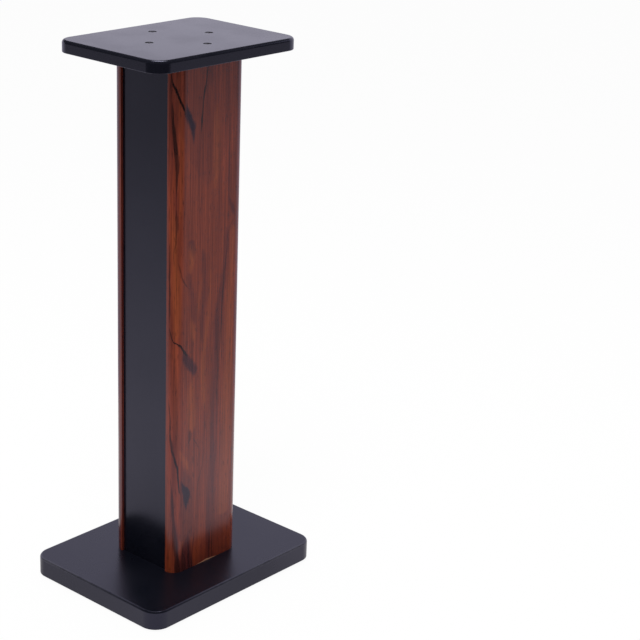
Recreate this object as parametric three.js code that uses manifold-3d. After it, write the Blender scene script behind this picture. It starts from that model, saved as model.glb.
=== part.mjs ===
// A floor stand for one bookshelf speaker, in millimetres, +Z up, front towards -Y.
//
// The stand is flat-pack joinery in MDF. A thick base plate and a thinner top plate, both with
// rounded corners and rounded upper edges, are screwed to the ends of a hollow box column.
// The column is two wood-grain side panels, whose outer vertical edges are fully rounded, with a
// black front panel and a black rear panel set back between them on dowels and glue. Each plate
// is held by four countersunk screws, one into the end of each column panel, and the stand rests
// on four rubber feet. Nothing on it moves.

import * as THREE from "three";
import { mergeVertices } from "three/addons/utils/BufferGeometryUtils.js";
import Module from "manifold-3d";

const wasm = await Module();
wasm.setup();

// ---- Driving dimensions ----------------------------------------------------------------------

const column_length = 660;

const top_width = 175; // across, along X
const top_depth = 238; // front to back, along Y
const top_thickness = 15;
const top_corner_radius = 21;
const top_upper_edge_radius = 4;

const base_width = 229;
const base_depth = 292;
const base_thickness = 25;
const base_corner_radius = 22;
const base_upper_edge_radius = 3;

const plate_lower_edge_radius = 0.8;

const column_width = 112; // over the outer faces of the two side panels
const side_panel_width = 116; // front to back
const side_panel_thickness = 16;
const side_panel_edge_flat = 1; // what stays square of each end, beside the rounded edge

const black_panel_thickness = 12;
const black_panel_setback = 3.5; // behind the ends of the side panels

const screw_shank_radius = 2.5;
const screw_head_radius = 4.8;
const screw_head_rim = 0.4;
const screw_tip_length = 5;
const screw_sink = 0.6; // how far each head lies below the plate's face
const top_screw_length = 50;
const base_screw_length = 60;
const side_screw_offset = 1.5; // inwards of a side panel's middle, away from its rounded edges
const black_screw_offset = 1; // outwards of a black panel's middle

const recess_depth = 2.4; // the cross recess in each screw head
const recess_reach = 2.5; // from its middle to the end of an arm
const recess_slot = 1;
const recess_floor_share = 0.45; // its size at the bottom, as a share of its size at the top

const dowel_radius = 3;
const dowel_length = 30;
const dowel_in_side_panel = 10;
const dowel_chamfer = 1;
const dowel_flutes = 10;
const dowel_flute_depth = 0.35;
const dowels_per_joint = 3;
const dowel_end_distance = 90; // from each end of the column to the nearest dowel

const foot_radius = 12;
const foot_thickness = 3;
const foot_edge_radius = 0.8;
const foot_inset = 32; // from each edge of the base plate to a foot's centre

const hole_clearance = 0.3; // all round a screw or a dowel
const hole_end_play = 0.8; // free depth past the end of a screw or a dowel
const over_cut = 5; // how far a cutter runs out past the face that it opens

const corner_steps = 8; // facets in a quarter turn of a plate's corner
const panel_edge_steps = 10; // facets in a quarter turn of a side panel's rounded edge
const edge_steps = 4; // facets in a small rounded edge
const turn_steps = 24; // facets in a full turn of a round piece

// ---- Heights and centre lines that follow from them ------------------------------------------

const base_z = foot_thickness;
const column_z = base_z + base_thickness;
const top_z = column_z + column_length;

const side_panel_inner_x = column_width / 2 - side_panel_thickness;
const side_screw_depth = side_panel_thickness / 2 - side_screw_offset; // from its inner face
const side_screw_x = side_panel_inner_x + side_screw_depth;

const black_panel_width = 2 * side_panel_inner_x;
const black_panel_middle_y = side_panel_width / 2 - black_panel_setback - black_panel_thickness / 2;
const black_screw_y = black_panel_middle_y + black_screw_offset;

const dowel_in_black_panel = dowel_length - dowel_in_side_panel;
const dowel_middle_x = side_panel_inner_x + dowel_in_side_panel - dowel_length / 2;

const screw_hole_radius = screw_shank_radius + hole_clearance;
const screw_cone_depth = screw_head_radius - screw_shank_radius; // a 90 degree countersink

// One screw into the end of each column panel, at both ends of the column.
const screw_places = {
  left: [-side_screw_x, 0],
  right: [side_screw_x, 0],
  front: [0, -black_screw_y],
  rear: [0, black_screw_y],
};

// The four corners, as signs along X and Y.
const corners = {
  front_left: [-1, -1],
  front_right: [1, -1],
  rear_left: [-1, 1],
  rear_right: [1, 1],
};

/** The height of each dowel above the foot of the column, evenly spaced. */
function dowelHeights() {
  const spacing = (column_length - 2 * dowel_end_distance) / (dowels_per_joint - 1);
  return Array.from({ length: dowels_per_joint }, (_, i) => dowel_end_distance + i * spacing);
}

// ---- Materials -------------------------------------------------------------------------------

const black_laminate = new THREE.MeshStandardMaterial({ color: 0x26252b, roughness: 0.42 });
const wood_grain_foil = new THREE.MeshStandardMaterial({ color: 0x6e3424, roughness: 0.28 });
const blackened_steel = new THREE.MeshStandardMaterial({
  color: 0x3a3a40,
  roughness: 0.4,
  metalness: 1,
});
const beech = new THREE.MeshStandardMaterial({ color: 0xc9a06a, roughness: 0.7 });
const rubber = new THREE.MeshStandardMaterial({ color: 0x18181a, roughness: 0.85 });

// ---- Solids ----------------------------------------------------------------------------------

/** A closed solid from a geometry, with shared vertices merged. */
function solid(geometry) {
  const bare = geometry.clone();
  bare.deleteAttribute("normal");
  bare.deleteAttribute("uv");
  const merged = mergeVertices(bare);
  return new wasm.Manifold(
    new wasm.Mesh({
      numProp: 3,
      vertProperties: merged.attributes.position.array,
      triVerts: new Uint32Array(merged.index.array),
    }),
  );
}

/** The geometry of a body with every cutter taken out of it. */
function cut(body, cutters) {
  const rest = cutters.reduce((kept, cutter) => kept.subtract(solid(cutter)), solid(body));
  const mesh = rest.getMesh();
  const geometry = new THREE.BufferGeometry();
  geometry.setAttribute("position", new THREE.BufferAttribute(mesh.vertProperties, 3));
  geometry.setIndex(new THREE.BufferAttribute(mesh.triVerts, 1));
  geometry.computeVertexNormals();
  return geometry;
}

/** The middle of a ring of points. */
function middleOf(ring) {
  const sum = ring.reduce((total, point) => total.add(point), new THREE.Vector3());
  return sum.divideScalar(ring.length);
}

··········

• [Given problem]
Return the listing above in its exact form.

• [Exercise output]
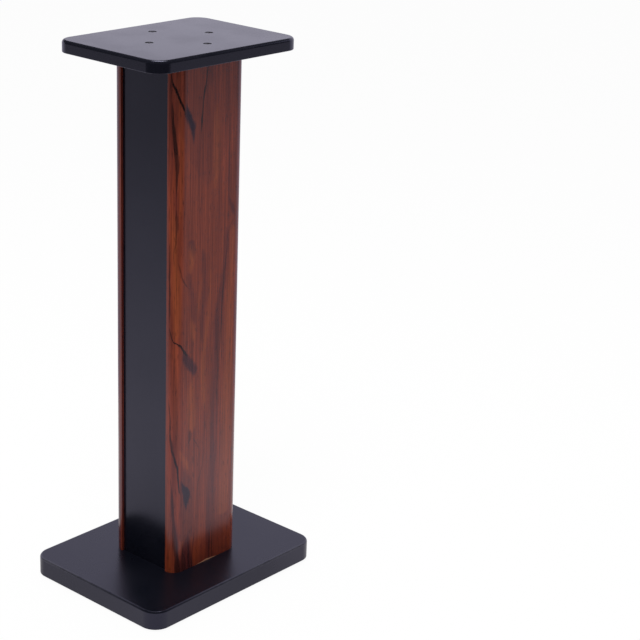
Recreate this object as parametric three.js code that uses manifold-3d. After it, write the Blender scene script behind this picture. It starts from that model, saved as model.glb.
=== part.mjs ===
// A floor stand for one bookshelf speaker, in millimetres, +Z up, front towards -Y.
//
// The stand is flat-pack joinery in MDF. A thick base plate and a thinner top plate, both with
// rounded corners and rounded upper edges, are screwed to the ends of a hollow box column.
// The column is two wood-grain side panels, whose outer vertical edges are fully rounded, with a
// black front panel and a black rear panel set back between them on dowels and glue. Each plate
// is held by four countersunk screws, one into the end of each column panel, and the stand rests
// on four rubber feet. Nothing on it moves.

import * as THREE from "three";
import { mergeVertices } from "three/addons/utils/BufferGeometryUtils.js";
import Module from "manifold-3d";

const wasm = await Module();
wasm.setup();

// ---- Driving dimensions ----------------------------------------------------------------------

const column_length = 660;

const top_width = 175; // across, along X
const top_depth = 238; // front to back, along Y
const top_thickness = 15;
const top_corner_radius = 21;
const top_upper_edge_radius = 4;

const base_width = 229;
const base_depth = 292;
const base_thickness = 25;
const base_corner_radius = 22;
const base_upper_edge_radius = 3;

const plate_lower_edge_radius = 0.8;

const column_width = 112; // over the outer faces of the two side panels
const side_panel_width = 116; // front to back
const side_panel_thickness = 16;
const side_panel_edge_flat = 1; // what stays square of each end, beside the rounded edge

const black_panel_thickness = 12;
const black_panel_setback = 3.5; // behind the ends of the side panels

const screw_shank_radius = 2.5;
const screw_head_radius = 4.8;
const screw_head_rim = 0.4;
const screw_tip_length = 5;
const screw_sink = 0.6; // how far each head lies below the plate's face
const top_screw_length = 50;
const base_screw_length = 60;
const side_screw_offset = 1.5; // inwards of a side panel's middle, away from its rounded edges
const black_screw_offset = 1; // outwards of a black panel's middle

const recess_depth = 2.4; // the cross recess in each screw head
const recess_reach = 2.5; // from its middle to the end of an arm
const recess_slot = 1;
const recess_floor_share = 0.45; // its size at the bottom, as a share of its size at the top

const dowel_radius = 3;
const dowel_length = 30;
const dowel_in_side_panel = 10;
const dowel_chamfer = 1;
const dowel_flutes = 10;
const dowel_flute_depth = 0.35;
const dowels_per_joint = 3;
const dowel_end_distance = 90; // from each end of the column to the nearest dowel

const foot_radius = 12;
const foot_thickness = 3;
const foot_edge_radius = 0.8;
const foot_inset = 32; // from each edge of the base plate to a foot's centre

const hole_clearance = 0.3; // all round a screw or a dowel
const hole_end_play = 0.8; // free depth past the end of a screw or a dowel
const over_cut = 5; // how far a cutter runs out past the face that it opens

const corner_steps = 8; // facets in a quarter turn of a plate's corner
const panel_edge_steps = 10; // facets in a quarter turn of a side panel's rounded edge
const edge_steps = 4; // facets in a small rounded edge
const turn_steps = 24; // facets in a full turn of a round piece

// ---- Heights and centre lines that follow from them ------------------------------------------

const base_z = foot_thickness;
const column_z = base_z + base_thickness;
const top_z = column_z + column_length;

const side_panel_inner_x = column_width / 2 - side_panel_thickness;
const side_screw_depth = side_panel_thickness / 2 - side_screw_offset; // from its inner face
const side_screw_x = side_panel_inner_x + side_screw_depth;

const black_panel_width = 2 * side_panel_inner_x;
const black_panel_middle_y = side_panel_width / 2 - black_panel_setback - black_panel_thickness / 2;
const black_screw_y = black_panel_middle_y + black_screw_offset;

const dowel_in_black_panel = dowel_length - dowel_in_side_panel;
const dowel_middle_x = side_panel_inner_x + dowel_in_side_panel - dowel_length / 2;

const screw_hole_radius = screw_shank_radius + hole_clearance;
const screw_cone_depth = screw_head_radius - screw_shank_radius; // a 90 degree countersink

// One screw into the end of each column panel, at both ends of the column.
const screw_places = {
  left: [-side_screw_x, 0],
  right: [side_screw_x, 0],
  front: [0, -black_screw_y],
  rear: [0, black_screw_y],
};

// The four corners, as signs along X and Y.
const corners = {
  front_left: [-1, -1],
  front_right: [1, -1],
  rear_left: [-1, 1],
  rear_right: [1, 1],
};

/** The height of each dowel above the foot of the column, evenly spaced. */
function dowelHeights() {
  const spacing = (column_length - 2 * dowel_end_distance) / (dowels_per_joint - 1);
  return Array.from({ length: dowels_per_joint }, (_, i) => dowel_end_distance + i * spacing);
}

// ---- Materials -------------------------------------------------------------------------------

const black_laminate = new THREE.MeshStandardMaterial({ color: 0x26252b, roughness: 0.42 });
const wood_grain_foil = new THREE.MeshStandardMaterial({ color: 0x6e3424, roughness: 0.28 });
const blackened_steel = new THREE.MeshStandardMaterial({
  color: 0x3a3a40,
  roughness: 0.4,
  metalness: 1,
});
const beech = new THREE.MeshStandardMaterial({ color: 0xc9a06a, roughness: 0.7 });
const rubber = new THREE.MeshStandardMaterial({ color: 0x18181a, roughness: 0.85 });

// ---- Solids ----------------------------------------------------------------------------------

/** A closed solid from a geometry, with shared vertices merged. */
function solid(geometry) {
  const bare = geometry.clone();
  bare.deleteAttribute("normal");
  bare.deleteAttribute("uv");
  const merged = mergeVertices(bare);
  return new wasm.Manifold(
    new wasm.Mesh({
      numProp: 3,
      vertProperties: merged.attributes.position.array,
      triVerts: new Uint32Array(merged.index.array),
    }),
  );
}

/** The geometry of a body with every cutter taken out of it. */
function cut(body, cutters) {
  const rest = cutters.reduce((kept, cutter) => kept.subtract(solid(cutter)), solid(body));
  const mesh = rest.getMesh();
  const geometry = new THREE.BufferGeometry();
  geometry.setAttribute("position", new THREE.BufferAttribute(mesh.vertProperties, 3));
  geometry.setIndex(new THREE.BufferAttribute(mesh.triVerts, 1));
  geometry.computeVertexNormals();
  return geometry;
}

/** The middle of a ring of points. */
function middleOf(ring) {
  const sum = ring.reduce((total, point) => total.add(point), new THREE.Vector3());
  return sum.divideScalar(ring.length);
}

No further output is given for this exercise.